VIII. The offer made by the defendant’s counsel, to prove that Stover did not at any time during his lifetime make an *171offer to or a demand of the defendant with reference to the stock was properly rejected by the justice. In the absence of any evidence to show that he did make such offer or demand the law presumes that he did not. The defendant had the benefit of this legal presumption, and his case would not have been strengthened by any negative evidence.

[Albany General Term, December 1, 1862.

IX. It is insisted that the judgment was erroneous to the extent of five hundred dollars paid upon the debts of the company in February, 1859, with interest from that date. (1.) I am inclined to think that Stover was not a trustee, within the provisions of the general act of 1848. (Laws of 1848, ch. 40, §§ 16, 24.) (2.) Stover had signed individually and not as trustee, and could not avail himself of a fact not known at the time of his subscription, as a defense. (3.) Stover and the defendant were joint partners in the subscription, and when one partner buys for both it is not a trust.
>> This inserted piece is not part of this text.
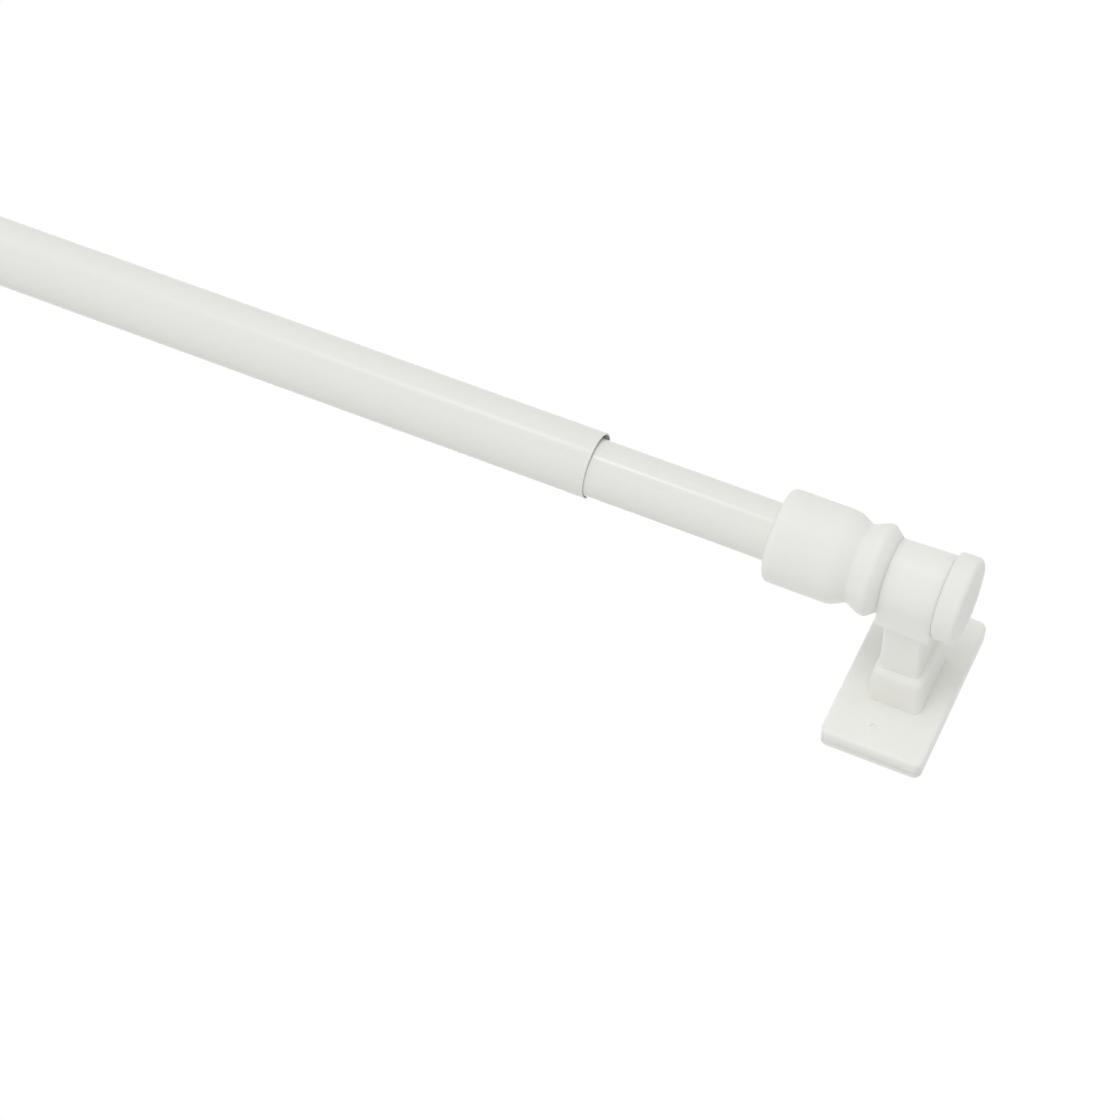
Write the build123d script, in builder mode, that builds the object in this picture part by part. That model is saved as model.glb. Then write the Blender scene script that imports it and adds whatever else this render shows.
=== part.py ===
"""Cafe curtain rod: two telescoping tubes with a swivelling adhesive bracket at each end.

+X runs along the rod, from the bracket of the wide tube to the bracket of the narrow tube.
+Y points into the wall or window frame, and +Z is up. The origin is the middle of the first
bracket's adhesive face. All sizes are in millimetres.
"""

from build123d import *

import os
from math import sqrt

# Lengths of the whole rod, over the faces of its end buttons
closed_length = 300.0
open_length = 500.0

# How much of the narrow tube shows between the wide tube and the collar
shown_at_rest = 31.2
shown_when_closed = 0.5

# Tubes
wide_radius = 5.5
narrow_radius = 4.8
tube_wall = 0.25
edge_break = 0.06
tube_overlap_left_open = 36.0

# The narrow tube rests on the bottom of the wide tube's bore, so its axis lies lower
droop = 0.35

# Distance from the rod's axis to the surface that the brackets are stuck on
standoff = 28.5

# Clearances: free running, push fit and the squeeze of a pressed plug
running_gap = 0.05
push_gap = 0.05
press_squeeze = 0.05

# Stations along the rod, from the middle of a bracket, with outward as positive
collar_mouth = -23.35
bead_face = -4.55
head_half = 4.5
button_inner = 4.6
button_outer = 8.45

# End cap: collar, groove, bead and spindle, by distance from the collar's mouth
collar_radius = 7.65
collar_straight = 11.15
groove_at = 13.65
groove_radius = 6.4
crest_start = 16.15
crest_end = 17.0
crest_radius = 7.5
bead_face_radius = 6.0
collar_mouth_round = 0.9
collar_end_round = 5.0
groove_round = 0.7
crest_round = 1.2
socket_depth = 10.5
socket_lead = 0.3
spindle_radius = 3.95
spindle_bore = 2.5

# End button and its plug
button_radius = 7.1
button_rim_outer_round = 1.0
button_rim_inner_round = 0.7
dish_radius = 4.6
dish_depth = 0.25
plug_length = 6.0
plug_chamfer = 0.4

# Bracket: head round the spindle, post, block and plate
head_radius_inner = 6.0
head_radius_outer = 6.3
head_skirt = 5.3
head_inner_edge_round = 0.05
head_outer_edge_round = 0.3
post_half_width = 3.2
post_half_depth = 4.85
post_edge_round = 0.5
post_foot_half_width = 3.35
post_flare_height = 5.0
post_root = 0.8
block_height = 7.3
block_shift = 0.25
block_foot_half_width = 4.6
block_foot_half_depth = 6.35
block_top_half_width = 4.1
block_top_half_depth = 6.0
block_side_round = 1.15
block_top_round = 1.1
plate_length = 30.7
plate_width = 17.2
plate_thickness = 2.6
plate_corner = 1.4
plate_edge_round = 0.6
dimple_radius = 0.6
dimple_depth = 0.25
dimple_along = -0.95
dimple_up = -11.15

# Foam pad on the back of the plate
pad_thickness = 1.0
pad_inset = 0.1

# Glide plug in the hidden end of the narrow tube
glide_radius = 4.85
glide_length = 6.0
glide_bore = 2.4
glide_chamfer = 0.4
lip_radius = 3.7
lip_length = 0.5
barb_radius = 4.1
barb_length = 2.6
barb_chamfer = 0.9

# Places along X that follow from the lengths
button_span = 2 * button_outer
closing_travel = shown_at_rest - shown_when_closed
rest_length = closed_length + closing_travel
opening_travel = open_length - rest_length
right_centre = rest_length - button_span
wide_start = -collar_mouth - socket_depth
wide_end = right_centre + collar_mouth - shown_at_rest
narrow_end = right_centre + collar_mouth + socket_depth
narrow_start = wide_end - tube_overlap_left_open - opening_travel

# Planes through the two tubes' axes, with X along the tube and Y as the radius
wide_plane = Plane.XZ.offset(standoff)
narrow_plane = Plane((0, -standoff, -droop), x_dir=(1, 0, 0), z_dir=(0, -1, 0))


def turning_axis(plane):
    return Axis(plane.origin, plane.x_dir)


def corner(sketch, x, radius):
    """The vertex of a turned profile that lies nearest to the station x and the radius."""
    return sketch.vertices().sort_by_distance((x, radius, 0))[0]


def tube(plane, radius, start, end, lip=None):
    """A straight drawn tube. A lip is its start rolled in to hold a bush."""
    inside = radius - tube_wall
    with BuildPart() as piece:
        with BuildSketch(plane):
            with BuildLine():
                if lip is None:
                    Polyline(
                        (start, inside), (start, radius), (end, radius), (end, inside), close=True
                    )
                else:
                    Polyline(
                        (start, lip),
                        (start, radius - tube_wall),
                        (start + tube_wall, radius),
                        (end, radius),
                        (end, inside),
                        (start + lip_length, inside),
                        (start + lip_length, lip),
                        close=True,
                    )
            make_face()
        revolve(axis=turning_axis(plane))
        cut_end = piece.faces().filter_by(Axis.X).sort_by(Axis.X)[-1]
        chamfer(cut_end.edges(), edge_break)
        if lip is None:
            hidden_end = piece.faces().filter_by(Axis.X).sort_by(Axis.X)[0]
            chamfer(hidden_end.edges(), edge_break)
    return piece


def end_cap(plane, centre, outward, tube_radius):
    """One turned plastic cap: a collar for the tube, a groove, a bead and a hollow spindle."""

    def station(from_mouth):
        return centre + outward * (collar_mouth + from_mouth)

    bore = tube_radius + push_gap
    bead_end = bead_face - collar_mouth
    spindle_end = button_inner - collar_mouth
    with BuildPart() as piece:
        with BuildSketch(plane) as profile:
            with BuildLine():
                Polyline(
                    (station(0), bore + socket_lead),
                    (station(0), collar_radius),
                    (station(collar_straight), collar_radius),
                    (station(groove_at), groove_radius),
                    (station(crest_start), crest_radius),
                    (station(crest_end), crest_radius),
                    (station(bead_end), bead_face_radius),
                    (station(bead_end), spindle_radius),
                    (station(spindle_end), spindle_radius),
                    (station(spindle_end), spindle_bore),
                    (station(socket_depth), spindle_bore),
                    (station(socket_depth), bore),
                    (station(socket_lead), bore),
                    close=True,
                )
            make_face()
            fillet(corner(profile, station(0), collar_radius), collar_mouth_round)
            fillet(corner(profile, station(collar_straight), collar_radius), collar_end_round)
            fillet(corner(profile, station(groove_at), groove_radius), groove_round)
            fillet(corner(profile, station(crest_start), crest_radius), crest_round)
            fillet(corner(profile, station(crest_end), crest_radius), crest_round)
        revolve(axis=turning_axis(plane))
    return piece


def end_button(plane, centre, outward):
    """A round button that covers the spindle's end, with a plug pressed into the spindle."""
    inner = centre + outward * button_inner
    outer = centre + outward * button_outer
    plug_tip = centre + outward * (button_inner - plug_length)
    plug_radius = spindle_bore + press_squeeze
    with BuildPart() as piece:
        with BuildSketch(plane) as profile:
            with BuildLine():
                Polyline(
                    (plug_tip, 0),
                    (plug_tip, plug_radius - plug_chamfer),
                    (plug_tip + outward * plug_chamfer, plug_radius),
                    (inner, plug_radius),
                    (inner, button_radius),
                    (outer, button_radius),
                    (outer, dish_radius),
                    (outer - outward * dish_depth, 0),
                    close=True,
                )
            make_face()
            fillet(corner(profile, inner, button_radius), button_rim_inner_round)
            fillet(corner(profile, outer, button_radius), button_rim_outer_round)
        revolve(axis=turning_axis(plane))
    return piece


def bracket(centre, height, outward):
    """One moulding: a head bored for the spindle, on a flared post, a block and a plate.

    The left bracket is the same moulding as the right one, turned half a turn about Y.
    """
    plate_back = -pad_thickness
    plate_front = plate_back - plate_thickness
    block_top = plate_front - block_height
    head_back = -standoff + head_skirt
    flare_start = block_top - post_flare_height
    flare = post_foot_half_width - post_half_width
    flare_radius = (post_flare_height**2 + flare**2) / (2 * flare)
    mid_rise = post_flare_height / 2
    mid_flare = flare_radius - sqrt(flare_radius**2 - mid_rise**2)
    # Post, whose two narrow sides flare towards the block
    with BuildPart() as post:
        with BuildSketch(Plane.XY.offset(height)):
            with BuildLine():
                Line(
                    (centre - post_foot_half_width, block_top + post_root),
                    (centre + post_foot_half_width, block_top + post_root),
                )
                for side in (-1, 1):
                    Line(
                        (centre + side * post_foot_half_width, block_top + post_root),
                        (centre + side * post_foot_half_width, block_top),
                    )
                    ThreePointArc(
                        (centre + side * post_foot_half_width, block_top),
                        (centre + side * (post_half_width + mid_flare), block_top - mid_rise),
                        (centre + side * post_half_width, flare_start),
                    )
                    Line(
                        (centre + side * post_half_width, flare_start),
                        (centre + side * post_half_width, head_back),
                    )
                Line(
                    (centre - post_half_width, head_back),
                    (centre + post_half_width, head_back),
                )
            make_face()
        extrude(amount=post_half_depth, both=True)
        broad_faces = post.faces().filter_by(Axis.Z)
        fillet(broad_faces.edges().filter_by(Axis.X, reverse=True), post_edge_round)
    # Head, half round at the front and slightly larger towards the button
    with BuildPart() as head:
        for reach, radius in ((-head_half, head_radius_inner), (head_half, head_radius_outer)):
            with BuildSketch(Plane.YZ.offset(centre + outward * reach)):
                low, high = height - radius, height + radius
                with BuildLine():
                    Polyline((-standoff, low), (head_back, low), (head_back, high), (-standoff, high))
                    ThreePointArc((-standoff, high), (-standoff - radius, height), (-standoff, low))
                make_face()
        loft()
        bead_side, button_side = head.faces().filter_by(Axis.X).sort_by(Axis.X)[::outward]
        fillet(bead_side.edges(), head_inner_edge_round)
        fillet(button_side.edges(), head_outer_edge_round)
    with BuildPart() as piece:
        # Plate
        with BuildSketch(Plane.XZ.offset(-plate_back)):
            with Locations((centre, height)):
                RectangleRounded(plate_width, plate_length, plate_corner)
        extrude(amount=plate_thickness)
        fillet(piece.faces().sort_by(Axis.Y)[0].edges(), plate_edge_round)
        # Block, drafted from its foot to its top
        for level, half_width, half_depth in (
            (plate_front, block_foot_half_width, block_foot_half_depth),
            (block_top, block_top_half_width, block_top_half_depth),
        ):
            with BuildSketch(Plane.XZ.offset(-level)):
                with Locations((centre + outward * block_shift, height)):
                    Rectangle(2 * half_width, 2 * half_depth)
        loft()
        standing_edges = piece.edges().filter_by(Axis.X, reverse=True).filter_by(Axis.Z, reverse=True)
        fillet(standing_edges.sort_by(SortBy.LENGTH)[-4:], block_side_round)
        fillet(piece.faces().filter_by(Axis.Y).sort_by(Axis.Y)[0].edges(), block_top_round)
        add(post.part)
        add(head.part)
        # Bore for the spindle
        with BuildSketch(Plane.YZ.offset(centre)):
            with Locations((-standoff, height)):
                Circle(spindle_radius + running_gap)
        extrude(amount=2 * head_half, both=True, mode=Mode.SUBTRACT)
        # Gate mark on the plate
        with BuildSketch(Plane.XZ.offset(-plate_front)):
            with Locations((centre + outward * dimple_along, height + outward * dimple_up)):
                Circle(dimple_radius)
        extrude(amount=-dimple_depth, mode=Mode.SUBTRACT)
    return piece


def foam_pad(centre, height):
    """Double-sided foam stuck on the back of a plate. Its free face lies at Y = 0."""
    with BuildPart() as piece:
        with BuildSketch(Plane.XZ):
            with Locations((centre, height)):
                RectangleRounded(
                    plate_width - 2 * pad_inset, plate_length - 2 * pad_inset, plate_corner - pad_inset
                )
        extrude(amount=pad_thickness)
    return piece


def glide_plug(plane):
    """A bored plug that slides in the wide tube and snaps behind the narrow tube's lip."""
    neck_start = narrow_start - running_gap
    barb_start = narrow_start + lip_length + running_gap
    glide_start = neck_start - glide_length
    with BuildPart() as piece:
        with BuildSketch(plane) as profile:
            with BuildLine():
                Polyline(
                    (glide_start, glide_bore),
                    (glide_start, glide_radius),
                    (neck_start, glide_radius),
                    (neck_start, lip_radius - running_gap),
                    (barb_start, lip_radius - running_gap),
                    (barb_start, barb_radius),
                    (barb_start + barb_length - barb_chamfer, barb_radius),
                    (barb_start + barb_length, barb_radius - barb_chamfer),
                    (barb_start + barb_length, glide_bore),
                    close=True,
                )
            make_face()
            chamfer(corner(profile, glide_start, glide_radius), glide_chamfer)
            chamfer(corner(profile, neck_start, glide_radius), glide_chamfer)
        revolve(axis=turning_axis(plane))
    return piece


pieces = {
    "wide_tube": tube(wide_plane, wide_radius, wide_start, wide_end),
    "narrow_tube": tube(narrow_plane, narrow_radius, narrow_start, narrow_end, lip=lip_radius),
    "glide_plug": glide_plug(narrow_plane),
}
for side, plane, centre, outward, radius in (
    ("left", wide_plane, 0.0, -1, wide_radius),
    ("right", narrow_plane, right_centre, 1, narrow_radius),
):
    height = plane.origin.Z
    pieces[f"{side}_cap"] = end_cap(plane, centre, outward, radius)
    pieces[f"{side}_button"] = end_button(plane, centre, outward)
    pieces[f"{side}_bracket"] = bracket(centre, height, outward)
    pieces[f"{side}_pad"] = foam_pad(centre, height)

os.makedirs("parts", exist_ok=True)
for name, piece in pieces.items():
    piece.part.label = name
    export_step(piece.part, f"parts/{name}.step")

print(f"rest length {rest_length:.1f}, slide from -{closing_travel:.1f} to {opening_travel:.1f}")
print(f"wide tube {wide_start:.1f} to {wide_end:.1f}, narrow tube {narrow_start:.1f} to {narrow_end:.1f}")
print(f"right bracket's middle at {right_centre:.1f}")
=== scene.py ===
import math

import bmesh
import bpy
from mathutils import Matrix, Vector


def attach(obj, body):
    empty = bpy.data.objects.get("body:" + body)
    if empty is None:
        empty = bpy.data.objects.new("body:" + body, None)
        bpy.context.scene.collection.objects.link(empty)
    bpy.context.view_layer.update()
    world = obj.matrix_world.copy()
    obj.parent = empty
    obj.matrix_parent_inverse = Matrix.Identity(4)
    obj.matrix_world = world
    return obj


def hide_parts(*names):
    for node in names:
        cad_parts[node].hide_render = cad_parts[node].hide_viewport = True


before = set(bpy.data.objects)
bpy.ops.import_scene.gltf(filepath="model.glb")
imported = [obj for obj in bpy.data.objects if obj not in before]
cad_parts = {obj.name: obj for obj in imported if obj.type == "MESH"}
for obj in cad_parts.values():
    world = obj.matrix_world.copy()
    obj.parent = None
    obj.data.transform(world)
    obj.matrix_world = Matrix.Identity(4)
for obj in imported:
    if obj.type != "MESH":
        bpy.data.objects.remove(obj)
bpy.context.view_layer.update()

MM = 0.001


# ---- Wide tube ----
# The rod's outer tube: steel 0.25 mm thick, 11 mm across, lacquered white outside and on its cut
# edges and left bare inside. Its hidden end sits in the left cap and its mouth is sawn off square,
# so the bare bore shows as a thin dark line round the narrow tube.
standoff = 28.5
tube_wall = 0.25
wide_radius = 5.5
wide_start, wide_end = 12.85, 259.25
cut_round = 0.06
edge_skin = 0.02
lacquer_light, lacquer_shade = (0.880, 0.886, 0.842), (0.862, 0.868, 0.824)
steel_dark, steel_light = (0.62, 0.62, 0.59), (0.74, 0.74, 0.71)

wide_bore = wide_radius - tube_wall


class Tone:
    """One value of a finish. Python arithmetic on it adds Math nodes to the finish."""

    def __init__(self, finish, socket):
        self.finish, self.socket = finish, socket

    def _math(self, operation, first, second):
        return self.finish.node("ShaderNodeMath", {"operation": operation}, {0: first, 1: second})

    def __add__(self, other):
        return self._math("ADD", self, other)

    def __radd__(self, other):
        return self._math("ADD", other, self)

    def __mul__(self, other):
        return self._math("MULTIPLY", self, other)

    def __rmul__(self, other):
        return self._math("MULTIPLY", other, self)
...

In 22 N. Y. Rep. 552, 553, it was held that the relation between the parties in a similar case was not that of a trustee and cestuis que trust, but that of principal and agent. (4.) But no such point was made in the court below, and it is too late to present it now.

In conclusion, upon the facts of the case the jury have found in favor of the plaintiff, and there is no such preponderance of evidence upon the main issues as would authorize this court to set aside their verdict upon that account.

A new trial is denied, and the judgment affirmed with costs.